13. With regard to loss of expectation of life, the court awarded Ksh.100,000/= and, relying on the case of Put Sarejevo General Engineer Co. Ltd –vs- Esther Njeri & Others – Muranga High Court Civil Appeal No. 225 of 2013, declined to deduct this amount from the amount awarded under the Fatal Accidents Act. In my view, though the appellants claim that there must be a mathematical deduction of the amount, under the two Acts, that is not the position and each case has to be considered on its own facts, and be guided by the perceived unfair benefit to the estate. In the present case, I do not see any unfair benefit conferred on the estate of the deceased from the award of the trial court, thus in my view there was no need for such deduction.
14. With regard to the award for pain and suffering, the figure determined was Kshs.80,000/=. The magistrate also awarded Kshs.50,050/= as special damages. All these awards in my view were not inordinately high, and were in any case to be subjected to the 70:30 liability ratio.
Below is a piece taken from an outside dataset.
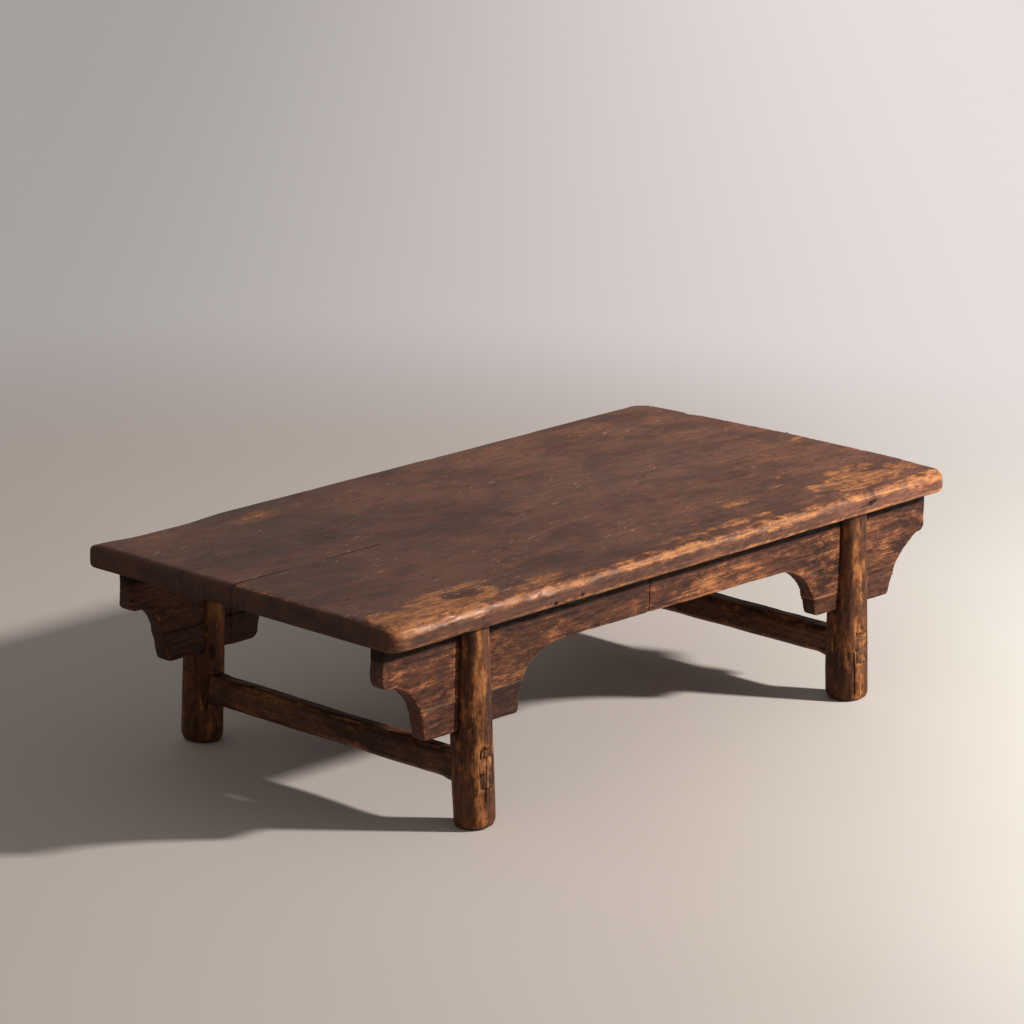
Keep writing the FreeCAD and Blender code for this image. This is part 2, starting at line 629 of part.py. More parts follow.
group("seam_dowels", [
    fit_dowel(doc.addObject("Part::Cylinder", f"{line}_{end}"), f"{way} * Sizes.{line}",
              centred("Sizes.dowel_length / 2", "Sizes.seam_offset"),
              f"{UNDER} + Sizes.board_thick / 2")
    for line in ("dowel_inner", "dowel_outer") for end, way in ENDS.items()
])
group("apron_pins", [
    fit_box(doc.addObject("Part::Box", f"pin_{side}_{number}"),
            centred("Sizes.pin_side / 2", line),
            centred("Sizes.pin_side / 2", f"{way} * {APRON_MID}"),
            centred("Sizes.pin_length / 2", UNDER))
    for side, way in SIDES.items() for number, line in enumerate(pin_lines(side))
])
wedges = []
for end, way in ENDS.items():
    for side, sign in SIDES.items():
        piece = doc.addObject("Part::Wedge", f"wedge_{side}_{end}")
        wedge(piece, sign)
        bind(piece, {"Placement.Base.x": f"{way} * {LEG_LINE}"})
        wedges.append(piece)
group("stretcher_wedges", wedges)

doc.recompute()
failed = [o.Label for o in doc.Objects if {"Invalid", "Error"} & set(o.State)]
failed += [p.Label for p in subparts if p.Shape.isNull() or not p.Shape.isValid()]
if failed:
    raise SystemExit("These failed: " + ", ".join(failed))

os.makedirs("parts", exist_ok=True)
for piece in subparts:
    piece.Shape.exportStep(f"parts/{piece.Label}.step")
    print(piece.Label, len(piece.Shape.Solids), "solid,", round(piece.Shape.Volume), "mm3")
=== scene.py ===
import itertools
import math

import bmesh
import bpy
import numpy as np
from mathutils import Matrix, Vector


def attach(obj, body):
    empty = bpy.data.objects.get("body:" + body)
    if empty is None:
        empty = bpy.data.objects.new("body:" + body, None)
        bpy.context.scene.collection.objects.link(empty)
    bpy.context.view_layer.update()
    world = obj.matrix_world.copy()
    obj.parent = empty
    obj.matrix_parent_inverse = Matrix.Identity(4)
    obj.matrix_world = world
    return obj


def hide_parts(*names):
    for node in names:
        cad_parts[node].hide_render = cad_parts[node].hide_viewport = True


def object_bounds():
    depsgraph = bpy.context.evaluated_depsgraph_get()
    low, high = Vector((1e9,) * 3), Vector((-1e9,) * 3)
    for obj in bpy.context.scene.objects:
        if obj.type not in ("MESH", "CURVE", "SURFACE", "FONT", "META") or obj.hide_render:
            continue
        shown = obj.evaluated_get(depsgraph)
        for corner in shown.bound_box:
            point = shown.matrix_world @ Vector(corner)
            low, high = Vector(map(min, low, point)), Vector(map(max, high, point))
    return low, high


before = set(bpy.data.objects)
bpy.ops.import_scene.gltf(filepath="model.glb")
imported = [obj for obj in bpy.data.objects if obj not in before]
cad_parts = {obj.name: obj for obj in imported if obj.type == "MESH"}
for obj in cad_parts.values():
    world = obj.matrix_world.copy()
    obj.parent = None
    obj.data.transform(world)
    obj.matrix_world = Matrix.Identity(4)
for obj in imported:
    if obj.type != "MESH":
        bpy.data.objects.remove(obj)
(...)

15. Following from the above, in my view, though the appellants have come to this court on appeal claiming that the trial court’s award of damages is excessive, there are no factors demonstrated by them of such excess to justify this court to interfere with the amount of award. Also the fact of children of the deceased being adults, alone does not mean that there can be no dependency, as a wife and even adult children, can still be dependants, and the award for dependency herein cannot thus be faulted. I will thus dismiss the appeal. For the sake of clarity however, the magistrate should in my view have given the net figure of award after applying the 70:30 liability ratio, but that omission was not a substantive error that can affect the trial courts decision.
16. Consequently, I find no merits in the appeal. I dismiss the appeal with costs to the respondent.
DELIVERED, SIGNED & DATED THIS 23RD DAY OF NOVEMBER, 2021, IN OPEN COURT AT MAKUENI.